Whether Asia's economic crisis will close off this avenue for nuclear development remains to be seen, given the questions it raises over the economic and financial desirability of such investments.

The nuclear industry is not, however, relying solely on Asia for its future.

The sector's big hope in the EU is the European Pressurised Water Reactor (EPR), a Franco-German venture backed by Framatome, Siemens, EDF and Germany's biggest electricity producers which aims to deliver a new generation of safer and more competitive power plants.

Work is going ahead to fine-tune the basic design so as to convince potential buyers, such as EDF and German utility Bayernwerk, to give the go-ahead for a pilot plant.

That decision could be taken later this year, but risks being delayed as key player EDF (Europe's biggest nuclear producer with plants providing 82% of its power) appears to be in no hurry to commit itself even to an experimental plant.

EDF currently has a lame-duck president, Edmond Alphandery, who will leave as soon as another job can be found for him. The man tipped to succeed him is François Roussely, an industry outsider who is currently head of the French defence minister's cabinet. He will need time to master the dossier, even if his final role is only to rubber-stamp what will be a highly political government decision.

Strategic decisions about EDF's future energy production mix have to be taken over the next five years, in anticipation of the large-scale phase-out of nuclear plants, approved by Paris in response to the first oil crisis in the 1970s, which will reach their 40-year decommissioning date after 2010.

EDF is already trying to assess its options, with one eye on the efficiency claims made for the EPR and the other on the likely evolution of gas prices over the next ten to 15 years.

A Commission study into the competitiveness of nuclear power in relation to gas predicts a dash for gas as the likely short-term scenario ahead of 2010, but gives nuclear power a fighting chance in the longer term.

"Where new investments are necessary, even for short-term demand, priority in the short term should be given to installing gas turbines in combined cycle and combined heat and power plants," it says. "Natural gas prices remain attractive for the moment and supplies are abundant, even though economic and political stability of certain suppliers cannot be guaranteed."

The report's authors point out that the initial investment cost of a power station fed with natural gas is approximately one- third of that required for an equivalent nuclear power plant, and that it would take only two to three years to build a natural gas station compared to anything between five and ten for a nuclear plant.

Another study by France's General Commissariat for Economic Planning sees gas competing strongly with nuclear energy by 2020, when the former could be supplying 60% of Europe's energy needs.

The Commission believes, however, that with a competitive Europe-wide electricity market due to be in place by 2010, the energy sector as a whole could develop differently.

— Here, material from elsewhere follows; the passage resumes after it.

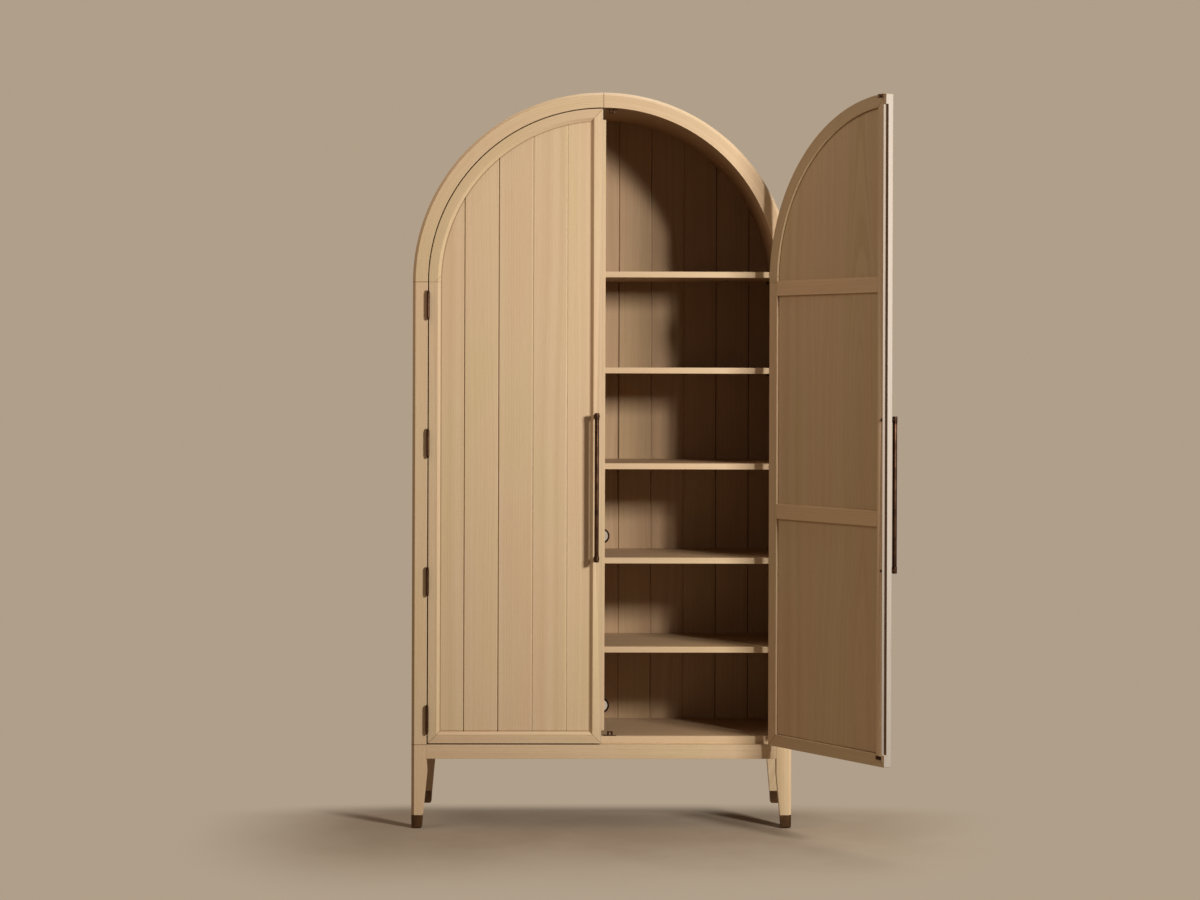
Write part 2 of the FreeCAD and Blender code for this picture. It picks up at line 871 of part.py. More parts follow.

Its study points out that investment decisions will in future be made with an eye to supplying the whole continent.

"In this new situation, increased load demand for large consumer supplies could justify new investment in nuclear capacity," it says.

Greater emphasis on the security of the power supply - with the EU likely to be dependent on imported energy to meet more than 70% of its needs by 2010 - and post-2010 climate change targets could give nuclear power extra appeal.